Return every line of the material exactly.

▸ **STORED DATA**
= = = = =

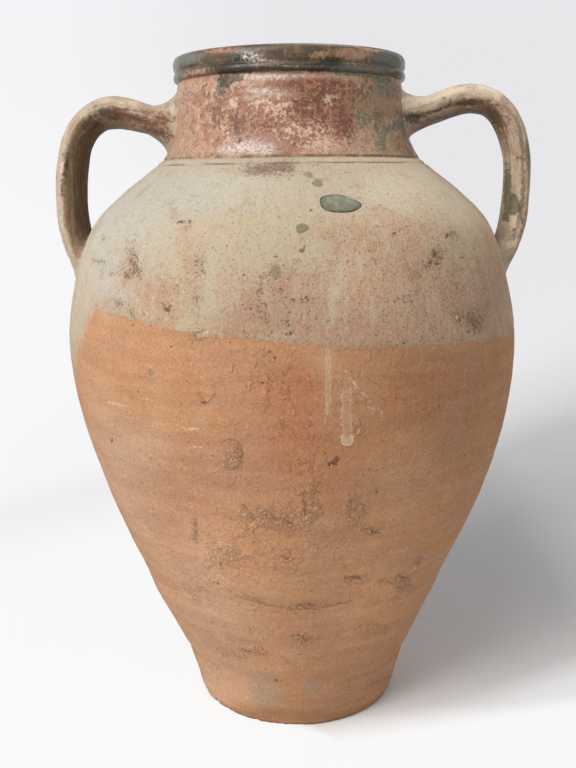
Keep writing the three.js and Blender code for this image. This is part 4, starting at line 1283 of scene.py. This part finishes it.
def clay_coat(p, warm, rough, smudge_and_shade):
    """Bare fired clay: mottled and gritty, with pits, pale dust, and winding creases where it is rough."""
    big, mid, small = p.noise(64, 3), p.noise(18, 4), p.noise(5, 5, 0.62)
    grit, dust, lumps = p.noise(1.5, 2, 0.7), p.noise(2.6, 4, 0.7), p.noise(2.6, 3, 0.7)
    p.veil(CLAY_LIGHT, mid, 0.42, 0.7, 0.4)
    p.veil(CLAY_LIGHT, warm, -0.05, -1.0, 0.9)
    p.veil(CLAY_PINK, big, 0.4, 0.64, 0.4)
    p.veil(CLAY_RED, warm, 0.1, 1.0, 0.7)
    p.veil(CLAY_BROWN, small, 0.54, 0.74, 0.3)
    p.veil(CLAY_DUST, dust, 0.54, 0.7, 0.38)
    p.veil(CLAY_BROWN, dust, 0.44, 0.3, 0.3)
    wheel = p.ramp(p.noise(8, 3, 0.55, ROUND), 0.36, 0.64, 0.05, -0.06)
    p.shade(p.add(p.ramp(grit, 0.3, 0.7, 0.87, 1.11), wheel))
    pits = p.times(p.ramp(p.cells(6.5), 0.06, 0.13, 1.0, 0.0), p.ramp(small, 0.48, 0.58))
    p.coat(CLAY_DARK, pits, 0.75)
    coarse = p.ramp(p.add(rough, p.sway(p.noise(9, 4, 0.65), 0.35)), 0.12, 0.85)
    winding = p.times(p.creases(5.0, 0.08), p.ramp(lumps, 0.4, 0.52), coarse)
    p.coat(CLAY_RUSSET, coarse, 0.06)
    p.coat(CLAY_CREASE, winding, 0.7)
    p.coat(CLAY_BROWN, coarse, p.ramp(lumps, 0.44, 0.37, 0.0, 0.3))
    p.coat(CLAY_DUST, coarse, p.ramp(lumps, 0.5, 0.6, 0.0, 0.6))
    # Rough patches lighter: paler scraped clay, and painted light against the shade of their own relief
    p.shade(p.ramp(coarse, 0.0, 1.0, 1.0, 1.17))
    specks = p.ramp(p.add(p.noise(1.9, 4, 0.7), p.times(smudge_and_shade, 0.085)), 0.62, 0.7)
    p.coat(CLAY_CREASE, specks, 0.48)
    # Brown smudges; along the low seam and the foot's bottom edge this is painted shade
    p.coat(CLAY_BROWN, smudge_and_shade, p.ramp(p.noise(5, 4, 0.65), 0.35, 0.65, 0.0, 0.1))
    height = p.weigh((mid, 0.6), (small, 0.7), (grit, 0.35), (dust, 0.45), (p.times(coarse, lumps), 3.2))
    return p.less(height, p.times(pits, 0.5), p.times(winding, 0.6))


def slip_coat(p, warm, pink, streak, smudge_and_shade, edge):
    """Pale slip over the clay: thin and pinkish low down, streaked downwards, worn in fine specks."""
    mid, small = p.noise(17, 4, 0.6), p.noise(5, 5, 0.62)
    grit, dust = p.noise(1.4, 2, 0.7), p.noise(2.3, 4, 0.7)
    runs = p.noise(6, 4, 0.6, DOWNWARDS)
    p.coat(SLIP_GREY, p.ramp(warm, 0.1, -0.8))
    worn = p.ramp(p.add(pink, p.sway(mid, 0.26), p.sway(dust, 0.14)), -0.05, 1.1)
    streaked = p.add(p.times(streak, 0.8), p.ramp(runs, 0.35, 0.65, -0.3, 0.3))
    worn = p.times(worn, p.ramp(streaked, 0.0, 0.9, 1.0, 0.2))
    p.coat(SLIP_PINK, worn, 0.95)
    p.coat(SLIP_THIN, p.ramp(edge, 24.0, 1.0), p.ramp(mid, 0.34, 0.66, 0.08, 0.4))
    p.veil(SLIP_PINK, small, 0.5, 0.72, 0.25)
    p.coat(SLIP_CREAM, p.ramp(runs, 0.5, 0.62), p.ramp(streak, 0.0, 1.0, 0.35, 0.8))
    p.veil(SLIP_PINK, runs, 0.5, 0.36, 0.2)
    p.veil(SLIP_BROWN, mid, 0.56, 0.74, 0.25)
    p.coat(SLIP_DIRT, p.ramp(dust, 0.55, 0.72, 0.0, 0.5), p.ramp(worn, 0.0, 0.6, 0.4, 1.0))
    p.veil(WHITE_WASH, dust, 0.44, 0.3, 0.3)
    p.shade(p.add(1.0, p.times(p.ramp(grit, 0.3, 0.7, -0.12, 0.1), p.ramp(worn, 0.0, 0.6, 0.45, 1.0))))
    pits = p.times(p.ramp(p.cells(5.5), 0.05, 0.12, 1.0, 0.0), p.ramp(small, 0.46, 0.56))
    p.coat(SLIP_SPECK, pits, 0.65)
    specks = p.ramp(p.add(p.noise(1.9, 4, 0.7), p.times(smudge_and_shade, 0.17), p.times(worn, 0.02)), 0.62, 0.7)
    p.coat(SLIP_SPECK, specks, 0.65)
    p.coat(SLIP_BROWN, smudge_and_shade, p.ramp(p.noise(5, 4, 0.65), 0.35, 0.65, 0.0, 0.5))
    height = p.weigh((mid, 0.5), (small, 0.6), (grit, 0.5), (dust, 0.4), (runs, 0.3))
    return p.less(height, p.times(p.most(specks, pits), 0.4))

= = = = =

▸ **CORRECT ANSWER**
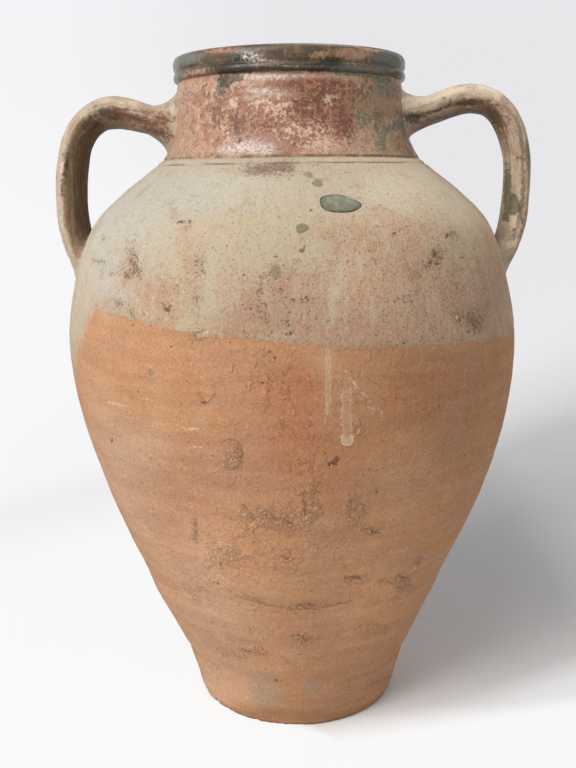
Keep writing the three.js and Blender code for this image. This is part 4, starting at line 1283 of scene.py. This part finishes it.
def clay_coat(p, warm, rough, smudge_and_shade):
    """Bare fired clay: mottled and gritty, with pits, pale dust, and winding creases where it is rough."""
    big, mid, small = p.noise(64, 3), p.noise(18, 4), p.noise(5, 5, 0.62)
    grit, dust, lumps = p.noise(1.5, 2, 0.7), p.noise(2.6, 4, 0.7), p.noise(2.6, 3, 0.7)
    p.veil(CLAY_LIGHT, mid, 0.42, 0.7, 0.4)
    p.veil(CLAY_LIGHT, warm, -0.05, -1.0, 0.9)
    p.veil(CLAY_PINK, big, 0.4, 0.64, 0.4)
    p.veil(CLAY_RED, warm, 0.1, 1.0, 0.7)
    p.veil(CLAY_BROWN, small, 0.54, 0.74, 0.3)
    p.veil(CLAY_DUST, dust, 0.54, 0.7, 0.38)
    p.veil(CLAY_BROWN, dust, 0.44, 0.3, 0.3)
    wheel = p.ramp(p.noise(8, 3, 0.55, ROUND), 0.36, 0.64, 0.05, -0.06)
    p.shade(p.add(p.ramp(grit, 0.3, 0.7, 0.87, 1.11), wheel))
    pits = p.times(p.ramp(p.cells(6.5), 0.06, 0.13, 1.0, 0.0), p.ramp(small, 0.48, 0.58))
    p.coat(CLAY_DARK, pits, 0.75)
    coarse = p.ramp(p.add(rough, p.sway(p.noise(9, 4, 0.65), 0.35)), 0.12, 0.85)
    winding = p.times(p.creases(5.0, 0.08), p.ramp(lumps, 0.4, 0.52), coarse)
    p.coat(CLAY_RUSSET, coarse, 0.06)
    p.coat(CLAY_CREASE, winding, 0.7)
    p.coat(CLAY_BROWN, coarse, p.ramp(lumps, 0.44, 0.37, 0.0, 0.3))
    p.coat(CLAY_DUST, coarse, p.ramp(lumps, 0.5, 0.6, 0.0, 0.6))
    # Rough patches lighter: paler scraped clay, and painted light against the shade of their own relief
    p.shade(p.ramp(coarse, 0.0, 1.0, 1.0, 1.17))
    specks = p.ramp(p.add(p.noise(1.9, 4, 0.7), p.times(smudge_and_shade, 0.085)), 0.62, 0.7)
    p.coat(CLAY_CREASE, specks, 0.48)
    # Brown smudges; along the low seam and the foot's bottom edge this is painted shade
    p.coat(CLAY_BROWN, smudge_and_shade, p.ramp(p.noise(5, 4, 0.65), 0.35, 0.65, 0.0, 0.1))
    height = p.weigh((mid, 0.6), (small, 0.7), (grit, 0.35), (dust, 0.45), (p.times(coarse, lumps), 3.2))
    return p.less(height, p.times(pits, 0.5), p.times(winding, 0.6))


def slip_coat(p, warm, pink, streak, smudge_and_shade, edge):
    """Pale slip over the clay: thin and pinkish low down, streaked downwards, worn in fine specks."""
    mid, small = p.noise(17, 4, 0.6), p.noise(5, 5, 0.62)
    grit, dust = p.noise(1.4, 2, 0.7), p.noise(2.3, 4, 0.7)
    runs = p.noise(6, 4, 0.6, DOWNWARDS)
    p.coat(SLIP_GREY, p.ramp(warm, 0.1, -0.8))
    worn = p.ramp(p.add(pink, p.sway(mid, 0.26), p.sway(dust, 0.14)), -0.05, 1.1)
    streaked = p.add(p.times(streak, 0.8), p.ramp(runs, 0.35, 0.65, -0.3, 0.3))
    worn = p.times(worn, p.ramp(streaked, 0.0, 0.9, 1.0, 0.2))
    p.coat(SLIP_PINK, worn, 0.95)
    p.coat(SLIP_THIN, p.ramp(edge, 24.0, 1.0), p.ramp(mid, 0.34, 0.66, 0.08, 0.4))
    p.veil(SLIP_PINK, small, 0.5, 0.72, 0.25)
    p.coat(SLIP_CREAM, p.ramp(runs, 0.5, 0.62), p.ramp(streak, 0.0, 1.0, 0.35, 0.8))
    p.veil(SLIP_PINK, runs, 0.5, 0.36, 0.2)
    p.veil(SLIP_BROWN, mid, 0.56, 0.74, 0.25)
    p.coat(SLIP_DIRT, p.ramp(dust, 0.55, 0.72, 0.0, 0.5), p.ramp(worn, 0.0, 0.6, 0.4, 1.0))
    p.veil(WHITE_WASH, dust, 0.44, 0.3, 0.3)
    p.shade(p.add(1.0, p.times(p.ramp(grit, 0.3, 0.7, -0.12, 0.1), p.ramp(worn, 0.0, 0.6, 0.45, 1.0))))
    pits = p.times(p.ramp(p.cells(5.5), 0.05, 0.12, 1.0, 0.0), p.ramp(small, 0.46, 0.56))
    p.coat(SLIP_SPECK, pits, 0.65)
    specks = p.ramp(p.add(p.noise(1.9, 4, 0.7), p.times(smudge_and_shade, 0.17), p.times(worn, 0.02)), 0.62, 0.7)
    p.coat(SLIP_SPECK, specks, 0.65)
    p.coat(SLIP_BROWN, smudge_and_shade, p.ramp(p.noise(5, 4, 0.65), 0.35, 0.65, 0.0, 0.5))
    height = p.weigh((mid, 0.5), (small, 0.6), (grit, 0.5), (dust, 0.4), (runs, 0.3))
    return p.less(height, p.times(p.most(specks, pits), 0.4))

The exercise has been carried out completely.